■ TASK PROMPT
In full and without alteration, repeat the material.

── RECORDS

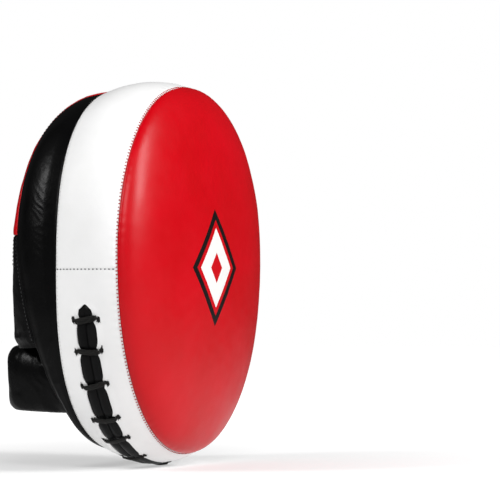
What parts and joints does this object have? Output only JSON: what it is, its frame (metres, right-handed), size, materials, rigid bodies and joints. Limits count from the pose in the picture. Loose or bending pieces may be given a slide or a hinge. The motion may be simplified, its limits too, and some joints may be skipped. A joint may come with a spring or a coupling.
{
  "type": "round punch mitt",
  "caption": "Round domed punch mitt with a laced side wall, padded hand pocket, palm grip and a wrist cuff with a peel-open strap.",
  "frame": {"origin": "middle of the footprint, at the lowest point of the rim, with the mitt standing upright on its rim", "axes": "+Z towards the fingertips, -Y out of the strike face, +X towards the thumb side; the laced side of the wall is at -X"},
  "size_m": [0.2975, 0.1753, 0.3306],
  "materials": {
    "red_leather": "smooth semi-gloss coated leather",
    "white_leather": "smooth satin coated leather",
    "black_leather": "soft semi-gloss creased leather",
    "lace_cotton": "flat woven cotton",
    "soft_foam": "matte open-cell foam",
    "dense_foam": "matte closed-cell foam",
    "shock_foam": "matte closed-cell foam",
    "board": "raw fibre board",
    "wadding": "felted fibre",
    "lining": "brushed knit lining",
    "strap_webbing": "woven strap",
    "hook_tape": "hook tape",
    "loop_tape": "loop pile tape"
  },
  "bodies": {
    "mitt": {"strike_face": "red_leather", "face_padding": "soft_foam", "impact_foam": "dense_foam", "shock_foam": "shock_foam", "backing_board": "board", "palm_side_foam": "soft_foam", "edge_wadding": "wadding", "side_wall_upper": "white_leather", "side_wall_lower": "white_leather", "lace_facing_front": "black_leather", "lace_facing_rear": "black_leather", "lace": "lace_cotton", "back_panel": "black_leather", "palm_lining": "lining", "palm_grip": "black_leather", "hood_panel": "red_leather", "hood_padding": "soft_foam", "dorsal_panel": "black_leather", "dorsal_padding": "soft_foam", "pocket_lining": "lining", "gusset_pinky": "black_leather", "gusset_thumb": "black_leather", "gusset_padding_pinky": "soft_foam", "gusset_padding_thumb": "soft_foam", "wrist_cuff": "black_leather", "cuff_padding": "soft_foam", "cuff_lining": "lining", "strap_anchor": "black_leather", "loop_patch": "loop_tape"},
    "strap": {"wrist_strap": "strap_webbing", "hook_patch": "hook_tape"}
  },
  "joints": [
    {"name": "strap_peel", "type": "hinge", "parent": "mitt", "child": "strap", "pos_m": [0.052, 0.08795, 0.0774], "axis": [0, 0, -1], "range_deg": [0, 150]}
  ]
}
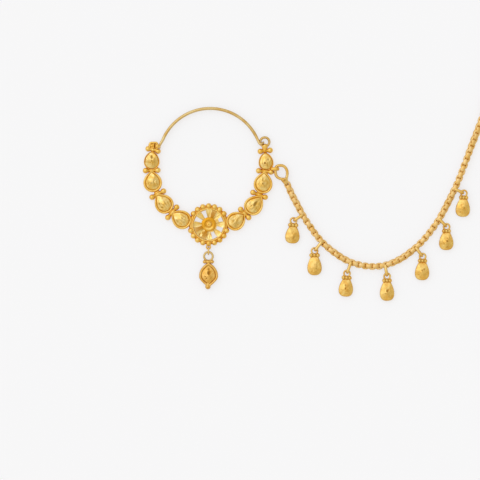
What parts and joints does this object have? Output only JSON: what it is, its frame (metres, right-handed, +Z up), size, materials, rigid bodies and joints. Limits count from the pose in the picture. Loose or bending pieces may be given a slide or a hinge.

────

■ THE REPLY
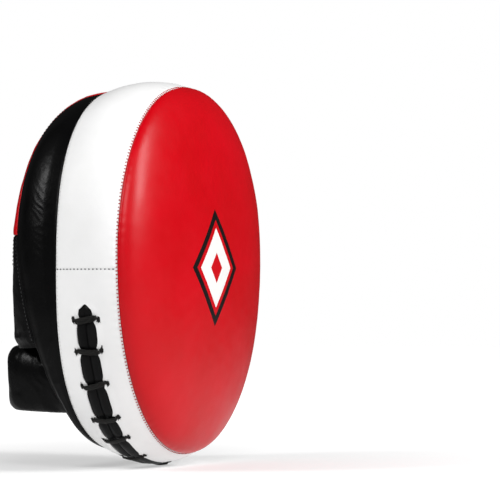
What parts and joints does this object have? Output only JSON: what it is, its frame (metres, right-handed), size, materials, rigid bodies and joints. Limits count from the pose in the picture. Loose or bending pieces may be given a slide or a hinge. The motion may be simplified, its limits too, and some joints may be skipped. A joint may come with a spring or a coupling.
{
  "type": "round punch mitt",
  "caption": "Round domed punch mitt with a laced side wall, padded hand pocket, palm grip and a wrist cuff with a peel-open strap.",
  "frame": {"origin": "middle of the footprint, at the lowest point of the rim, with the mitt standing upright on its rim", "axes": "+Z towards the fingertips, -Y out of the strike face, +X towards the thumb side; the laced side of the wall is at -X"},
  "size_m": [0.2975, 0.1753, 0.3306],
  "materials": {
    "red_leather": "smooth semi-gloss coated leather",
    "white_leather": "smooth satin coated leather",
    "black_leather": "soft semi-gloss creased leather",
    "lace_cotton": "flat woven cotton",
    "soft_foam": "matte open-cell foam",
    "dense_foam": "matte closed-cell foam",
    "shock_foam": "matte closed-cell foam",
    "board": "raw fibre board",
    "wadding": "felted fibre",
    "lining": "brushed knit lining",
    "strap_webbing": "woven strap",
    "hook_tape": "hook tape",
    "loop_tape": "loop pile tape"
  },
  "bodies": {
    "mitt": {"strike_face": "red_leather", "face_padding": "soft_foam", "impact_foam": "dense_foam", "shock_foam": "shock_foam", "backing_board": "board", "palm_side_foam": "soft_foam", "edge_wadding": "wadding", "side_wall_upper": "white_leather", "side_wall_lower": "white_leather", "lace_facing_front": "black_leather", "lace_facing_rear": "black_leather", "lace": "lace_cotton", "back_panel": "black_leather", "palm_lining": "lining", "palm_grip": "black_leather", "hood_panel": "red_leather", "hood_padding": "soft_foam", "dorsal_panel": "black_leather", "dorsal_padding": "soft_foam", "pocket_lining": "lining", "gusset_pinky": "black_leather", "gusset_thumb": "black_leather", "gusset_padding_pinky": "soft_foam", "gusset_padding_thumb": "soft_foam", "wrist_cuff": "black_leather", "cuff_padding": "soft_foam", "cuff_lining": "lining", "strap_anchor": "black_leather", "loop_patch": "loop_tape"},
    "strap": {"wrist_strap": "strap_webbing", "hook_patch": "hook_tape"}
  },
  "joints": [
    {"name": "strap_peel", "type": "hinge", "parent": "mitt", "child": "strap", "pos_m": [0.052, 0.08795, 0.0774], "axis": [0, 0, -1], "range_deg": [0, 150]}
  ]
}
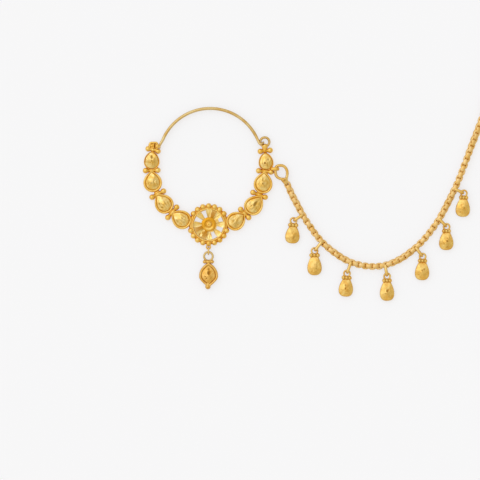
What parts and joints does this object have? Output only JSON: what it is, its frame (metres, right-handed, +Z up), size, materials, rigid bodies and joints. Limits count from the pose in the picture. Loose or bending pieces may be given a slide or a hinge.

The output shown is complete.